*GIVEN MATERIAL:*
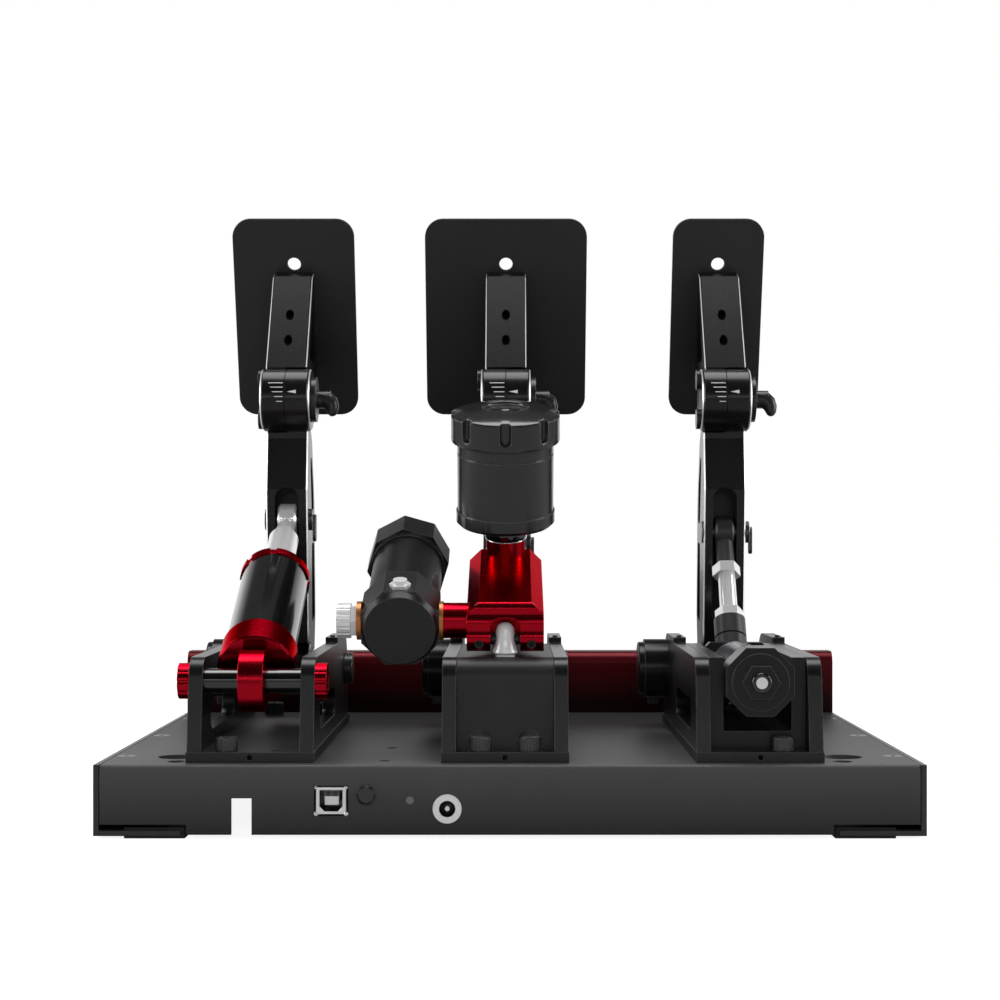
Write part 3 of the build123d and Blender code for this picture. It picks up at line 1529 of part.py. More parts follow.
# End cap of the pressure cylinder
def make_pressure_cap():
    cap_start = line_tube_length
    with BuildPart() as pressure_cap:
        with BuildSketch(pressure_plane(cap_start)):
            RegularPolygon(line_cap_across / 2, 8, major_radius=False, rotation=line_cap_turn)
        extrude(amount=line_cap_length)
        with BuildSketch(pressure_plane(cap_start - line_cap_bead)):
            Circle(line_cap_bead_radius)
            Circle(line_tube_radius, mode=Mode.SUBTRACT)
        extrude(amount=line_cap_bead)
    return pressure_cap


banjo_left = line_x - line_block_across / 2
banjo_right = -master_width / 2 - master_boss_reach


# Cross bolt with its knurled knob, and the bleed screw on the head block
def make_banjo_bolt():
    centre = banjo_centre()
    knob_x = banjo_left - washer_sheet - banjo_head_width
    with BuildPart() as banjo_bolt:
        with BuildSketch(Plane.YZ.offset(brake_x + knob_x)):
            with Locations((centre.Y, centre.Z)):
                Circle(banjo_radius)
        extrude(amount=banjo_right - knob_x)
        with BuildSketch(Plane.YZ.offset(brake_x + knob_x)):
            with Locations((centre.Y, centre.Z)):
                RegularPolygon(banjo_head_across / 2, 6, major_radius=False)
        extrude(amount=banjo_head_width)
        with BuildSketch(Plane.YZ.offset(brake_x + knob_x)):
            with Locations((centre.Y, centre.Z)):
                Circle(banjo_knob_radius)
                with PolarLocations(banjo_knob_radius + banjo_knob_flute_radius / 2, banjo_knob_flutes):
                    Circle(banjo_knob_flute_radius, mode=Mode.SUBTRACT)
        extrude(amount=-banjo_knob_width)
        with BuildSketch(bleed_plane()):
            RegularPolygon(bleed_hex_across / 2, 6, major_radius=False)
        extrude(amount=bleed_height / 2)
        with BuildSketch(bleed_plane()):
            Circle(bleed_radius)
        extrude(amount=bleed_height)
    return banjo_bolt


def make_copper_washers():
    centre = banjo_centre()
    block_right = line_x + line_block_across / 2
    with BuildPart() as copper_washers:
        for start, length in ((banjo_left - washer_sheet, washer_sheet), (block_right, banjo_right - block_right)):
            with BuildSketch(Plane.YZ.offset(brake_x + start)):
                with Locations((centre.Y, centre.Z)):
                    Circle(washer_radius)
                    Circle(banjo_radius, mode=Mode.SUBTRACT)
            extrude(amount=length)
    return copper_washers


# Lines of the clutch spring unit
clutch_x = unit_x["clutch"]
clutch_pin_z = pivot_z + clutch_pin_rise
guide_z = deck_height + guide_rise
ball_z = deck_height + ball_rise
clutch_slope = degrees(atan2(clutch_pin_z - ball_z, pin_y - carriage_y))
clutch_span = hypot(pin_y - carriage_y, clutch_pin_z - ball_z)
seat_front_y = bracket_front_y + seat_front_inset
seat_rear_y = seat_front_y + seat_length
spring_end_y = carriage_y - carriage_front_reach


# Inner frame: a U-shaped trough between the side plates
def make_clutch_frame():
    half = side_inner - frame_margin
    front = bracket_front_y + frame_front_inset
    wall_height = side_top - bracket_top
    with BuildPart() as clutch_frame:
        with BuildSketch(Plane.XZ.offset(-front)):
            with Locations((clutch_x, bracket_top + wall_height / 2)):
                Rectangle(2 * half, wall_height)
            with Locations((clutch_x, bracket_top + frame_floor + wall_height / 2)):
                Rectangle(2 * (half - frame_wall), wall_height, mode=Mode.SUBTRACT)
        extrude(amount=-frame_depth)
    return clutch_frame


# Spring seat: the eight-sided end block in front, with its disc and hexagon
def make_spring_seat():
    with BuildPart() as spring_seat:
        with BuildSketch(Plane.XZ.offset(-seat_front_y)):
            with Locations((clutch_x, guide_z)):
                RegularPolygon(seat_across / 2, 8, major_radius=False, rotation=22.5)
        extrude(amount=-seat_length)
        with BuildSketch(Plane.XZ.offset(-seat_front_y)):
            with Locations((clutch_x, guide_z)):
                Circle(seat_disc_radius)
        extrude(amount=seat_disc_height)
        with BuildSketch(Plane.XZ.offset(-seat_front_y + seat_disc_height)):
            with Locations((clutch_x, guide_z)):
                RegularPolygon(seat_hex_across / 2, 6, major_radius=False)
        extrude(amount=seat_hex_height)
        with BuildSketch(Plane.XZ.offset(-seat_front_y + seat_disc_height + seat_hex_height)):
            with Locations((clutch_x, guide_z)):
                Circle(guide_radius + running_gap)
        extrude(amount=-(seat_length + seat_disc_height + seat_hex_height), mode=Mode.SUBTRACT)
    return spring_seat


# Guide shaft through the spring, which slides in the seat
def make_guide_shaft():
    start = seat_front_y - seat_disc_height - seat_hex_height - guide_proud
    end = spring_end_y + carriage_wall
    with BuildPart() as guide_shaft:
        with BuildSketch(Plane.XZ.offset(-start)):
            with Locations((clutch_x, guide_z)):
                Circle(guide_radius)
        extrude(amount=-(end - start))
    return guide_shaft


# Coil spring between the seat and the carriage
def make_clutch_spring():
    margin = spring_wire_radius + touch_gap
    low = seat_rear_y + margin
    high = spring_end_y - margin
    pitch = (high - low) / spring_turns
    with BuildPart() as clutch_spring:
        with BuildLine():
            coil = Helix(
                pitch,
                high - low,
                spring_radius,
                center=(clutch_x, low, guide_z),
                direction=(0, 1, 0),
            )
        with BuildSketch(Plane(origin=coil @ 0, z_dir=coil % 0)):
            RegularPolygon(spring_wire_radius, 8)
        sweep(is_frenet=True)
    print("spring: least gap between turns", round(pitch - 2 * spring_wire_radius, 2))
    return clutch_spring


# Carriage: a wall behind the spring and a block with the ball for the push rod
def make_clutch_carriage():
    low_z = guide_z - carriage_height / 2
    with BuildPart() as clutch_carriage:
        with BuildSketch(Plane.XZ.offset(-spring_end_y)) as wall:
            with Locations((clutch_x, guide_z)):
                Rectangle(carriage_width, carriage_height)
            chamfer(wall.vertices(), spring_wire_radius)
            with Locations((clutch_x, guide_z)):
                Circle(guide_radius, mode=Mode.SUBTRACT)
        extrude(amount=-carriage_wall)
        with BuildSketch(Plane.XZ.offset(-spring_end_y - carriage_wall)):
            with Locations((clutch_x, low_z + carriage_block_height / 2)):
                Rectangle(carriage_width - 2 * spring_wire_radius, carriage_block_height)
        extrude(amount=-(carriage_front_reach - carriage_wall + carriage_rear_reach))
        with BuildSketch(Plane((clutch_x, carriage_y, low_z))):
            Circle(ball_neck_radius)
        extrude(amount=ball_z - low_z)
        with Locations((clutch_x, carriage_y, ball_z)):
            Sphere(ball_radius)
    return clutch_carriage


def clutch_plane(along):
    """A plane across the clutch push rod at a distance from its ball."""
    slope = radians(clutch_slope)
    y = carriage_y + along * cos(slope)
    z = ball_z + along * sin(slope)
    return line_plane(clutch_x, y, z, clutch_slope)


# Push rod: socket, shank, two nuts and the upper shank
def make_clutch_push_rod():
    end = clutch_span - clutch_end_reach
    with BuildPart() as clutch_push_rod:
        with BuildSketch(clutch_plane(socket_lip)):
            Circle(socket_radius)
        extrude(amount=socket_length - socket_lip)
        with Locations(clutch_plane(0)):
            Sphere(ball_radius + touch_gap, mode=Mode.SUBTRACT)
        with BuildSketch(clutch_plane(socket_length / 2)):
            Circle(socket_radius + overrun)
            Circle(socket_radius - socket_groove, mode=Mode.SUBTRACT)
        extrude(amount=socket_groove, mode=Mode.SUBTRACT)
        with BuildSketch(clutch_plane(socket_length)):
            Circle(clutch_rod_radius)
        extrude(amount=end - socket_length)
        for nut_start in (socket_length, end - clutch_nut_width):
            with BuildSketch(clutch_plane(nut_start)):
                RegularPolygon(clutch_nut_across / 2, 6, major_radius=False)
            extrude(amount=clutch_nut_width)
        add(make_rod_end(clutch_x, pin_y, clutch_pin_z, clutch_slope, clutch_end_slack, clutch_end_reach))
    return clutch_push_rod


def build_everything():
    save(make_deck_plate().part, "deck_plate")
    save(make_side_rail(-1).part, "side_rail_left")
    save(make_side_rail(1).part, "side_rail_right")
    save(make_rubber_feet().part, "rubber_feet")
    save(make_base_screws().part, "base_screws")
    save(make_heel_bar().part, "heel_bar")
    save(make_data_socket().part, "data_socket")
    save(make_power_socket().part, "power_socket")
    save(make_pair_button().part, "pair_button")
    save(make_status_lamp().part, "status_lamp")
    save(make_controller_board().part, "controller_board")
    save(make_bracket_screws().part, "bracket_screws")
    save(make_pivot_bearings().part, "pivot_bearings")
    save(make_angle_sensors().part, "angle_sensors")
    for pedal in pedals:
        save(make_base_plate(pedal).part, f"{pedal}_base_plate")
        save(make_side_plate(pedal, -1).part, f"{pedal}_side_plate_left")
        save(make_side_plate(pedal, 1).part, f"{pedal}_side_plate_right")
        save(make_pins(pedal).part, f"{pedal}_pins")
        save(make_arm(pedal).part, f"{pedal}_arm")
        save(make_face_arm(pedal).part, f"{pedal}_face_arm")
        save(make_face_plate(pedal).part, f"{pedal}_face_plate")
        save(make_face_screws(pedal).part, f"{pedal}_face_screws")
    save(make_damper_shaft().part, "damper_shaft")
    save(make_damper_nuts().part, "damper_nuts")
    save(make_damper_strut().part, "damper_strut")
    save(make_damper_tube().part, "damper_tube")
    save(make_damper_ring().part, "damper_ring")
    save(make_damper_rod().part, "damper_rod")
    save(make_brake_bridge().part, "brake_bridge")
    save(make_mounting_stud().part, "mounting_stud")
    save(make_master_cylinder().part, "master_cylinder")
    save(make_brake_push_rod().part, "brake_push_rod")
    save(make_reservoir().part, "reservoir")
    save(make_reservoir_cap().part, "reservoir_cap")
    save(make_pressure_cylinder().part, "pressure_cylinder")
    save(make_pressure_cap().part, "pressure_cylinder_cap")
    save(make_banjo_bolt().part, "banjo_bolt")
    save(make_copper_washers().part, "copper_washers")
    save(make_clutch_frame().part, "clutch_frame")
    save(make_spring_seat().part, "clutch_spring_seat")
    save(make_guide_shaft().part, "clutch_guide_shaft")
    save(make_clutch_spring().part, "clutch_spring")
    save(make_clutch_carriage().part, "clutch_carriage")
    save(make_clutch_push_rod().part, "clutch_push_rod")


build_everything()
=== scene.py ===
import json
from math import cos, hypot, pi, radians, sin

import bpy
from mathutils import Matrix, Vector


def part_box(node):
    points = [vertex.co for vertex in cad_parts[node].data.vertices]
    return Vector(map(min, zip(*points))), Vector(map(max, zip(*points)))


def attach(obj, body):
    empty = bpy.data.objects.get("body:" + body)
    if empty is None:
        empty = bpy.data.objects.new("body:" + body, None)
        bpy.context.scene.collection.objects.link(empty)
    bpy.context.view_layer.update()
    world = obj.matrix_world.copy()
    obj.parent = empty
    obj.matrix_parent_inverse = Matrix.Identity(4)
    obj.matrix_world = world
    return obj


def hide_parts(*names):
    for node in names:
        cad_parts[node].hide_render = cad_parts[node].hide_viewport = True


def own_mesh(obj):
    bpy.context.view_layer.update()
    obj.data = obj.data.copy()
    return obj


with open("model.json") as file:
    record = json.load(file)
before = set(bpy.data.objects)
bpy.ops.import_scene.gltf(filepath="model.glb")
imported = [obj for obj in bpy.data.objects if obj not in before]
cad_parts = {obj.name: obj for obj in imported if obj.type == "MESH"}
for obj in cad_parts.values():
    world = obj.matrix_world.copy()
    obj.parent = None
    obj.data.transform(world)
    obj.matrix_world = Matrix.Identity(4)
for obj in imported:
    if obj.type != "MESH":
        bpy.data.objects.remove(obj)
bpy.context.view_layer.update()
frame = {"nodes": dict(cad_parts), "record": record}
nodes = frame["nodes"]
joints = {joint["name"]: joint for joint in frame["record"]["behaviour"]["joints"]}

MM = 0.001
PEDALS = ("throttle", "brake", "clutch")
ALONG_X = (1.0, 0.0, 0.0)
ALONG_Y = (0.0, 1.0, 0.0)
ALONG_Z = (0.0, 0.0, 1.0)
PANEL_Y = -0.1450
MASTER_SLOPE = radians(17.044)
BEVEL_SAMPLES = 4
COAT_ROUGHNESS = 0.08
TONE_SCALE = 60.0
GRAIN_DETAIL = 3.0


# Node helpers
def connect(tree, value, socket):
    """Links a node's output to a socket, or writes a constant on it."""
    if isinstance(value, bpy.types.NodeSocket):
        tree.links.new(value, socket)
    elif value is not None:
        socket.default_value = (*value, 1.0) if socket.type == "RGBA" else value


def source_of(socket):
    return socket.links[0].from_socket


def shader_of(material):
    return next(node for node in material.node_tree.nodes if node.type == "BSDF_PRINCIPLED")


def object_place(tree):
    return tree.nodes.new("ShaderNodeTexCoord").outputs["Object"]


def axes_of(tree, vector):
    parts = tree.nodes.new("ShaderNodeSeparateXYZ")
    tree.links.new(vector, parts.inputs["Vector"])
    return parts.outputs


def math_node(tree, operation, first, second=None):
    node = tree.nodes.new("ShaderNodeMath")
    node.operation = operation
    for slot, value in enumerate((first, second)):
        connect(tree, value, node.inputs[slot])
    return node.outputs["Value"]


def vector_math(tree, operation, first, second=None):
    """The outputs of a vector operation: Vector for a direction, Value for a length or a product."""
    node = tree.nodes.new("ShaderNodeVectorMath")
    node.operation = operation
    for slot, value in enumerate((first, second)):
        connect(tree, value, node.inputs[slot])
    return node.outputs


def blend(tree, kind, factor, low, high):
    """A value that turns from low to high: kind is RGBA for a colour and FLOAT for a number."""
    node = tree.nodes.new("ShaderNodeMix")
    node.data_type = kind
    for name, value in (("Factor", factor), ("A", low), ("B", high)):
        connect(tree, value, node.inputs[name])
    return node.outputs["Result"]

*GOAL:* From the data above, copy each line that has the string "before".

*RESULT:*
before = set(bpy.data.objects)
imported = [obj for obj in bpy.data.objects if obj not in before]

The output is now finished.